Porque, llegando a la conclusión, esta es la única idea que pretendo transmitir en esta entrada: tengo la firme convicción de que la educación en el uso responsable de las nuevas tecnologías le corresponde a los padres, no a los colegios. Y, aunque un colegio sea laico, religioso o confucionista; público, privado o concertado; o sencillamente bilingüe, multicultural, o ni siquiera se defina en ninguna dirección, sea el tipo de colegio que sea, creo que no puede arrogarse el derecho a imponer el uso de ningún aparato electrónico a ninguna familia. Y si de todos modos algún colegio lo hace, que al menos ofrezca una alternativa a todas aquellas familias que escogieron un colegio por su ideario antes de que cuatro directivos les impusieran su forma de entender la educación supuestamente responsable en las nuevas tecnologías. Digo “supuestamente” porque poner un cacharro de 500 euros con conexión a internet bajo el brazo de un niño de 10 años, antes de que tenga la capacidad para poder decidir lo que necesita, lo que quiere y lo que no, quizás no sea la forma más óptima de educar en la responsabilidad. Creo que todo eso es muy distinto a considerar que un profesor pueda servirse de la tecnología para la enseñanza, o que en un colegio se utilicen aparatos electrónicos para ciertas actividades, ideas a las que nunca me he opuesto, pues son herramientas que yo mismo he usado como profesor. 

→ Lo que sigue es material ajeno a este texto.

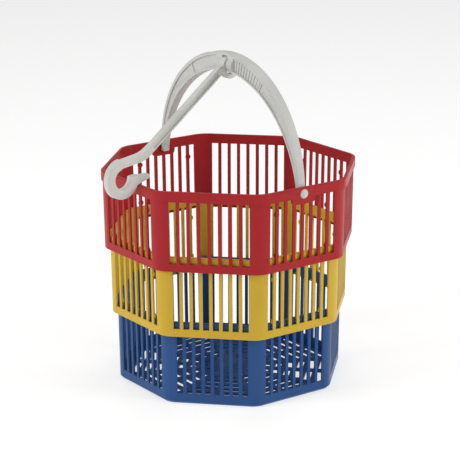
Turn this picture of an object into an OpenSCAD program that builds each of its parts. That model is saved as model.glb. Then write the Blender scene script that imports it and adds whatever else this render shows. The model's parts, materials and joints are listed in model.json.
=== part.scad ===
// Nesting three-tier carrying basket with a swinging bail and a hanging hook.
// The origin is the centre of the base's underside, with +Z up and the bail's pivots on the X axis.

/* [Tiers] */
// Across-flats width of the top rim
rim_width = 270; // [230:1:320]
// Height of the bottom tier
bottom_height = 94; // [80:1:120]
// Height of the middle tier
middle_height = 90; // [76:1:115]
// Height of the top tier
top_height = 88; // [76:1:115]
// Wall thickness of every tier
wall = 2; // [1.6:0.1:2.4]
// How far each wall leans outward over its height
wall_lean = 1.2; // [0.6:0.1:2]
// Rounding of the rim's eight corners
corner_round = 25; // [18:1:32]
// How much larger the corners' flat-to-corner offset grows in each lower tier
corner_step = 1.5; // [0:0.5:2]
// How far the two lower rim bands stand out from their walls
rim_out = 2.3; // [1.8:0.1:2.8]
// How far the top rim band stands out from its wall
top_rim_out = 1.5; // [1.2:0.1:2.4]
// Height of each rim band
rim_height = 11; // [9:0.5:13]
// Height of the plain band at the foot of the two upper tiers
foot_band = 8.5; // [7:0.5:11]
// Height of the plain band at the foot of the bottom tier
base_band = 11.5; // [9:0.5:14]
// Gap between a rim band and the tier that slides over it
slide_gap = 1; // [0.8:0.1:1.4]
// Thickness of the inner lip that catches the rim below
lip_height = 3.6; // [3:0.1:4]
// Gap between a lip and the wall that it slides on
lip_gap = 0.6; // [0.4:0.1:0.8]
// Height that separates a lip from the rim that rests on it
lip_rest = 0.4; // [0.3:0.1:0.6]

/* [Slots] */
// Slots in each of the eight faces
slots_per_face = 8; // [6:1:9]
// Width of the bars between two slots
bar_width = 3.7; // [3:0.1:4.5]
// Plain width left at each end of a face's straight part
slot_margin = 2; // [1:0.5:4]
// Diameter of the round snap stops on the bars
pip_diameter = 6.3; // [5:0.1:7]
// How far a snap stop stands inward
pip_proud = 0.7; // [0.4:0.1:0.7]
// Distance from the rim band down to the upper snap stops
pip_drop = 14; // [10:1:18]
// Distance from the foot band up to the lower snap stops
pip_rise = 9.5; // [7:0.5:14]

/* [Base] */
// Thickness of the base lattice
base_thickness = 3; // [2.4:0.1:4]
// Distance from one lattice bar to the next
lattice_pitch = 12.5; // [11:0.5:15]
// Width of the lattice bars
lattice_bar = 5.5; // [4:0.5:7]
// Width of the spokes
spoke_width = 6; // [4:0.5:8]
// Diameter of the solid hub
hub_diameter = 40; // [30:1:50]
// Width of the plain border round the lattice
edge_band = 7; // [5:0.5:9]
// Bevel of the base's lower outer edge
base_bevel = 2.4; // [1.5:0.1:3]

/* [Bail] */
// Height of the pivots below the rim's top
pivot_drop = 7; // [6:0.5:9]
// Rise of the arch's top above the pivots
arch_rise = 130.5; // [115:0.5:140]
// Depth of the arch at its top
arch_depth = 20; // [16:0.5:24]
// Thickness of the legs at the pivots
leg_thickness = 4.8; // [4:0.1:6]
// Width of the arch at the pivots
leg_width = 8; // [7.5:0.5:10]
// Width of the arch at its top
arch_width = 11.5; // [10:0.5:14]
// Thickness of the arch's roof over the ring
outer_flange = 2.6; // [2.4:0.1:4]
// Width of the plain border outside the web's recess
side_border = 3.6; // [2.6:0.1:5]
// Thickness of the arch's inner flange
inner_flange = 2; // [1.6:0.1:3]
// Depth of the recess on each side of the web
web_recess = 2; // [1.6:0.1:4]
// How far each leg runs on below its pivot
leg_drop = 5; // [4.5:0.5:8]
// Gap between a leg and the wall beside it
leg_gap = 0.6; // [0.4:0.1:1]
// Distance of the end ribs from the middle of the grip
grip_reach = 68; // [50:1:80]
// Distance from one grip rib to the next
grip_pitch = 5; // [4:0.5:7]
// Thickness of a grip rib
grip_rib = 1.8; // [1:0.1:2]
// Height of a grip rib above the web
rib_height = 0.8; // [0.6:0.1:1.2]
// Width of the pad that carries each pivot
pad_width = 30; // [24:1:36]
// Height of each pivot pad
pad_height = 18; // [16:1:22]
// Diameter of the rivets' shanks
rivet_diameter = 5; // [4:0.5:6]
// Diameter of the rivets' round heads
rivet_head = 10.4; // [9:0.2:13]
// Height of the rivets' round heads
rivet_crown = 2.2; // [1.5:0.1:3]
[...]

Nunca estaré a la altura de Sócrates, pero no tardé en ser acusado y condenado sin juicio previo por “corromper las mentes de mis iguales con preguntas puñeteras”. Así que no me quedó más remedio que beber la cicuta. En breve me plantearé escribir el guión de la película, sería un éxito asegurado. Sólo espero que algún día los colegios se dediquen a enseñar y dejen de imponer a las familias criterios que trascienden la pedagogía. Porque un ipad no equivale a un libro, a unos apuntes o a una libreta: al profundizar un poco, es fácil darse cuenta de que tiene implicaciones que van más allá de poder considerarlo tan sólo como un “instrumento de trabajo”. Por el bien de la educación, espero que los padres sean restituidos cuanto antes en su labor como primeros educadores.